23 novembre 2010

Anche il Veneto a rischio Cie. E la mobilitazione si rafforza


Francesco Casoni* (Terra a Nordest)
IL CASO. Paradossalmente la volontà del governo nazionale di aprire un Centro di identificazione ed espulsione nella nostra Regione ha permesso di porre la questione migranti al centro del dibattito. Si allarga il fronte dei contrari.

Viene quasi da ringraziare il ministro Maroni e il governatore Zaia per la proposta di costruire il primo Cie veneto in provincia di Rovigo. La loro ipotesi di collocare nell’ex base militare di Zelo il centro identificazione ed espulsione per immigrati irregolari, infatti, un effetto benefico l’ha già ottenuto: portare al centro dell’attenzione, grazie alla forza della cronaca, una questione quasi sconosciuta alla maggior parte della popolazione.
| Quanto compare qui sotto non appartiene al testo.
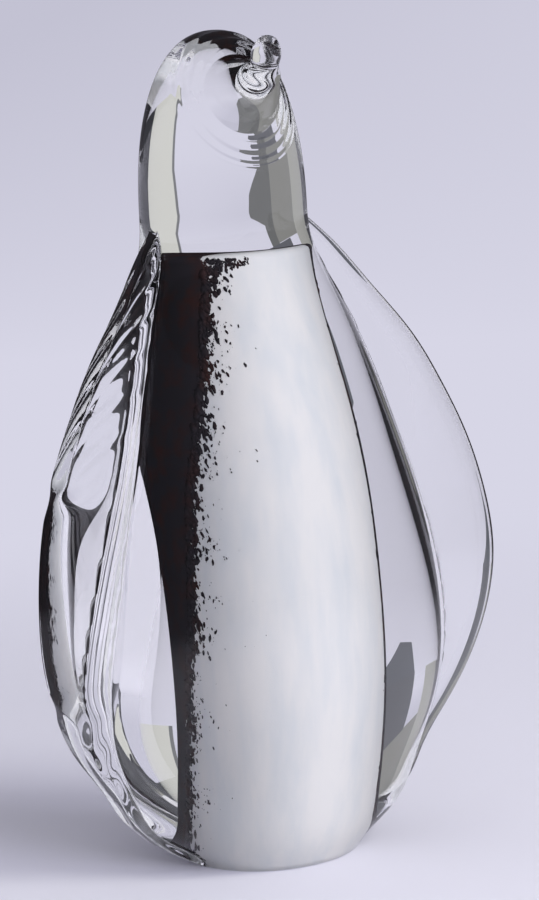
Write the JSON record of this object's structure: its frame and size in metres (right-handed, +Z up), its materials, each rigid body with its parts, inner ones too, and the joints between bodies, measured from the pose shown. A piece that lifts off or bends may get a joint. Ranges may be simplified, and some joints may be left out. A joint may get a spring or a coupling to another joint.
{
  "type": "penguin figurine",
  "caption": "Solid hot-worked glass penguin with an opal white core, dark back, clear casing, clear wings and an upturned beak.",
  "frame": {"origin": "middle of the flat ground foot that the figurine stands on", "axes": "+Z up from foot to crown, -Y the way the belly and the beak face, +X the penguin's left side"},
  "size_m": [0.135, 0.0738, 0.2175],
  "materials": {
    "clear_crystal": "fire-polished clear crystal",
    "opal_glass": "dense opal white glass, sealed inside the casing",
    "dark_glass": "near-black crushed glass, fused"
  },
  "bodies": {
    "root": {"clear_casing": "clear_crystal", "clear_head": "clear_crystal", "beak": "clear_crystal", "right_wing": "clear_crystal", "left_wing": "clear_crystal", "opal_core": "opal_glass", "dark_back_coat": "dark_glass", "right_edge_grains": "dark_glass", "left_edge_grains": "dark_glass", "crown_edge_grains": "dark_glass"}
  },
  "joints": []
}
Se un articolo del Corriere del Veneto non avesse scoperto le carte verso la fine dello scorso luglio, il progetto sarebbe rimasto segreto, magari fino all’ultimo. E il silenzio calato sull’argomento dopo qualche mese di bufera mediatica, che ha scompigliato prima di tutto le fila del centrodestra, indica che la priorità in questo momento, a pochi mesi dalle elezioni amministrative e con un governo traballante, è di parlarne il meno possibile. Invece, contro l’ipotesi di trasformare la base missilistica nell’alto Polesine in campo di detenzione per migranti ha fatto insorgere gli amministratori locali, ma soprattutto una rete di associazioni, movimenti e cittadini, che lo scorso 24 settembre ha portato in piazza e poi in carovana qualche centinaio di persone per il Clandestino Day per rispondere con un secco «No» a qualsiasi Cie.
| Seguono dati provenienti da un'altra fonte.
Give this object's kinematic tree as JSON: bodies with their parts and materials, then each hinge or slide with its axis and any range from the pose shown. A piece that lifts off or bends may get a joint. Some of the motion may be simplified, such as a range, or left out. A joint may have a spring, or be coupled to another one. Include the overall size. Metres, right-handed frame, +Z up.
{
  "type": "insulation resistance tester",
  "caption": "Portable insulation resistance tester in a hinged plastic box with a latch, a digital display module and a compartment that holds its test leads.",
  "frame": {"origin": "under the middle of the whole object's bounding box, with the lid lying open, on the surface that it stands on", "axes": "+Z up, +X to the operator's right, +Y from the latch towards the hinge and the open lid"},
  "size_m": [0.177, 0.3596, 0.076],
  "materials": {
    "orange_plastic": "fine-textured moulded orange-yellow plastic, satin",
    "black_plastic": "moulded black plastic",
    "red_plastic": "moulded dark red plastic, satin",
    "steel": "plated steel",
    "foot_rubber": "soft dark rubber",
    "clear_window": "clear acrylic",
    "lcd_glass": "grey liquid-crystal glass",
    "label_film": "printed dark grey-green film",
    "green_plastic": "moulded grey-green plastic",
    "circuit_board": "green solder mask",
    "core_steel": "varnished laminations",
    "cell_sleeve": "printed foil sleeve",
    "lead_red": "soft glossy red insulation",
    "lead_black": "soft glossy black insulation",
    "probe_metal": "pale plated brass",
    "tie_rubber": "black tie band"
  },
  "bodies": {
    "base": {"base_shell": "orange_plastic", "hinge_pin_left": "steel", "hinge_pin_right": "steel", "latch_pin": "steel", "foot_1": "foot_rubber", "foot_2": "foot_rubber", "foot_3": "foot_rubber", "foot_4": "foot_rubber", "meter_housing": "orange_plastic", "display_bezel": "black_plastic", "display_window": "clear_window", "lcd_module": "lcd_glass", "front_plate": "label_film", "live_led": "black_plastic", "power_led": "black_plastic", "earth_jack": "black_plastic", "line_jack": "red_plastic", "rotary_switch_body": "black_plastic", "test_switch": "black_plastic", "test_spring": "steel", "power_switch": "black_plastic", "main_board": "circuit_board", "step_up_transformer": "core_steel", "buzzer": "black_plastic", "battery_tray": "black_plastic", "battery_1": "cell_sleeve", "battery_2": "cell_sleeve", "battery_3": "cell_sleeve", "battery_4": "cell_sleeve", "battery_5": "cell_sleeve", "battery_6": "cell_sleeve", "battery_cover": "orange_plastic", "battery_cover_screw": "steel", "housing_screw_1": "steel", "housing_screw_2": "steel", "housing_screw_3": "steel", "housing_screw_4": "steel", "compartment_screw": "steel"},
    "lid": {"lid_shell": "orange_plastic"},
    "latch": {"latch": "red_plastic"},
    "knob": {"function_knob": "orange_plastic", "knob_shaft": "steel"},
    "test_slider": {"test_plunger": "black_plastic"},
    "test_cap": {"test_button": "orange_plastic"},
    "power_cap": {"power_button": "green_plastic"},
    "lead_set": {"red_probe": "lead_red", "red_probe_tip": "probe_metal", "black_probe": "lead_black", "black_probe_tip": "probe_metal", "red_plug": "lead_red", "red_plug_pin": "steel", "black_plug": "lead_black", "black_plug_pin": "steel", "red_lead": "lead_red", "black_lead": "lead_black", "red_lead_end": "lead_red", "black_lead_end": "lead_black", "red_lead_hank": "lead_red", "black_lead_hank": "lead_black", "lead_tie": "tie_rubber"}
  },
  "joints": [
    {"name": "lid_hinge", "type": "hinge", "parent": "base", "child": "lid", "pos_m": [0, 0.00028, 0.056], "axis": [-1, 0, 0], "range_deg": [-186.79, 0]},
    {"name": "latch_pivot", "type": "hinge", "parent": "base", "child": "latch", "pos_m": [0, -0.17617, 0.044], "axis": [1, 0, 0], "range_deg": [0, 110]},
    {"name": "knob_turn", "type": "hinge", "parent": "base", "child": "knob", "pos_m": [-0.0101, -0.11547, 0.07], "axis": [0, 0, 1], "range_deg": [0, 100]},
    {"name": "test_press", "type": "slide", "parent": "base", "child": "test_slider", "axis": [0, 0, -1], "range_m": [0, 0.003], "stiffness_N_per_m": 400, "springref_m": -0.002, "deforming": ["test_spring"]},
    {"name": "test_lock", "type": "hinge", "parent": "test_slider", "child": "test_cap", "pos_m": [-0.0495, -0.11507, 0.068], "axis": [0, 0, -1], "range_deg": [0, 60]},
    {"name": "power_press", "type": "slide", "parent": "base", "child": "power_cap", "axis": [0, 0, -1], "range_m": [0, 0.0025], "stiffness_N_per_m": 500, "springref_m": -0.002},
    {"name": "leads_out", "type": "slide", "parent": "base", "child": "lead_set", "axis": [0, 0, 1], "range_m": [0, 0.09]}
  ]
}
Da questa esperienza di mobilitazione è nato il Coordinamento Veneto No Cie, che punta a rimanere vigile, come un presidio di civiltà sul territorio. Perchè una cosa Maroni l’ha chiarita: il Cie si farà comunque. Ci sono altre ipotesi, ma il Polesine è ancora in lizza, innanzitutto per ragioni politiche. Un anno fa la coalizione di centrosinistra ha sconfitto il candidato del Carroccio, Antonello Contiero, anche grazie ai voti di un manipolo di ex leghisti in dissidio con la segreteria provinciale. Se c’è una terra «traditrice» da punire, questa è il Polesine.
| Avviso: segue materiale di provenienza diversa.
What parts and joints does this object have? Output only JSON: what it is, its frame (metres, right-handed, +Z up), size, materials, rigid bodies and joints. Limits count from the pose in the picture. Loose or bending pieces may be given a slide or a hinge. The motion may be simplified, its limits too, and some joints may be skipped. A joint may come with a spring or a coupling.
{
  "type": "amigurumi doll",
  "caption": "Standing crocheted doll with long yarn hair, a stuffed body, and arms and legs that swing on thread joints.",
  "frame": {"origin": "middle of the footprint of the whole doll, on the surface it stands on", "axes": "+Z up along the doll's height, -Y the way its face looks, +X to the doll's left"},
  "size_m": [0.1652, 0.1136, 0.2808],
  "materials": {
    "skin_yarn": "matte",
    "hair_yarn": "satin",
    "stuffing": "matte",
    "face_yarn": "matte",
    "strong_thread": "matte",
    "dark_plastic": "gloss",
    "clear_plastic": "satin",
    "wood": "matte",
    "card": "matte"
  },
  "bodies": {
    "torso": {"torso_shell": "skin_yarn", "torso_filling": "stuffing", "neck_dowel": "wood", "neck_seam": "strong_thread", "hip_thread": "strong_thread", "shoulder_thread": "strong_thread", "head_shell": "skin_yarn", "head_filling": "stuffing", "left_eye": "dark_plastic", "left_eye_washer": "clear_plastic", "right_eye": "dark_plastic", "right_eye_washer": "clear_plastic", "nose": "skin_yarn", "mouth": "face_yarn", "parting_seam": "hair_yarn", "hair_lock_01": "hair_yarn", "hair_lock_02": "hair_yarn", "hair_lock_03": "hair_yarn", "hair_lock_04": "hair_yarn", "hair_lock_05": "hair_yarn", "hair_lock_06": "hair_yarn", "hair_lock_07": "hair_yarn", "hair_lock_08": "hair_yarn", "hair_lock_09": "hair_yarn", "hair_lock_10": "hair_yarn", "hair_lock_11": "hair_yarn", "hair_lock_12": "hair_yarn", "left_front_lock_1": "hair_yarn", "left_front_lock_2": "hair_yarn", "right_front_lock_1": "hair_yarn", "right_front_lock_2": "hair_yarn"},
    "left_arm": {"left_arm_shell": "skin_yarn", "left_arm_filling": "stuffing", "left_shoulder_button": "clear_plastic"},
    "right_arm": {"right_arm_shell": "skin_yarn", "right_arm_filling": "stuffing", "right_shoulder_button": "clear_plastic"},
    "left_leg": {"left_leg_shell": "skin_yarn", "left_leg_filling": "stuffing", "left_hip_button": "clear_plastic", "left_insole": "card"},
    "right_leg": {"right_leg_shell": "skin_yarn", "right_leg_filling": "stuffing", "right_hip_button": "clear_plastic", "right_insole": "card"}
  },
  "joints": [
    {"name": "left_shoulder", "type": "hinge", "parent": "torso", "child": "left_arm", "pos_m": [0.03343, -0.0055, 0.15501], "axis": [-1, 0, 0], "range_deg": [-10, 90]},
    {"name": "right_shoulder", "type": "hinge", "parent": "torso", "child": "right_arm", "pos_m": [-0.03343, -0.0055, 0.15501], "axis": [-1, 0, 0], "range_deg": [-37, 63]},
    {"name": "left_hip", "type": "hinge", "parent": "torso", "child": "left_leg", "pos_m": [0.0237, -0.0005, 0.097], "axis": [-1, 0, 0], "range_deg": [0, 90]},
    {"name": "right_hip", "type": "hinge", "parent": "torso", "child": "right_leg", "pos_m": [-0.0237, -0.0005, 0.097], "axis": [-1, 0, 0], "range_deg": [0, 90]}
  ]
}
Il sito individuato, poi, resta appetibile. E’ vero che la base è in disfacimento da oltre dieci anni, che manca di collegamenti stradali e di un aeroporto, ma Zelo è un’ottima soluzione di ripiego per togliere le castagne dal fuoco alla vicina provincia di Verona, in cui il centrodestra vorrebbe il Cie, ma deve fronteggiare l’opposizione dei propri sindaci. Insomma, ragioni oggettive per rimanere all’erta non mancano. Ma la ragione principale riguarda i motivi per cui, la scorsa estate, è sorta l’idea di un coordinamento «No Cie» su scala regionale. In Polesine il dibattito contro il Cie è stato praticamente monopolizzato da fredde motivazioni campanlistiche («Non va bene qui, fatelo altrove») o di opportunità politica («E’ così che la Lega difende il territorio?»).

Pochissimi hanno condannato semplicemente la disumanità dei Cie e delle politiche sull’immigrazione. Tra questi l’assessore all’Immigrazione di Rovigo, Giovanna Pineda, che ha rievocato il terribile paradosso per cui un’immigrata irregolare che denunci un abuso subito viene a sua volta denunciata ed espulsa. La seconda voce è quella del vescovo, che sulla stampa ha tuonato contro i «campi di concentramento che ledono la dignità umana».

Se c’è un risultato che il Coordinamento veneto «No Cie» può rivendicare, è stato di moltiplicare queste voci e dare loro risonanza nella grande manifestazione pubblica a Rovigo e Ceneselli, «di allargare la portata della domanda che si sente in giro da settimane – “E’ giusto o no impiantare un Cie a Zelo?” – arrivando a un interrogativo molto più profondo, e importante: “E’ giusto fare i Cie?”», come scrive Lorenzo Zoli sulla Voce di Rovigo. A dare risposte competenti e appassionate è stato un coro di associazioni, movimenti, partiti, sindacati. Lo slogan è semplice, «Nè qui, nè altrove», per chiarire che al ministro Maroni non basterà cambiare meta e soprattutto che quanto potrebbe accadere in Polesine riguarda tutti. E’ un nuovo tassello di ingiustizia e disumanità sotto il nostro naso, espressione compiuta di scelte politiche spietate, a cui occorre opporsi con altre parole d’ordine: umanità, giustizia, diritti.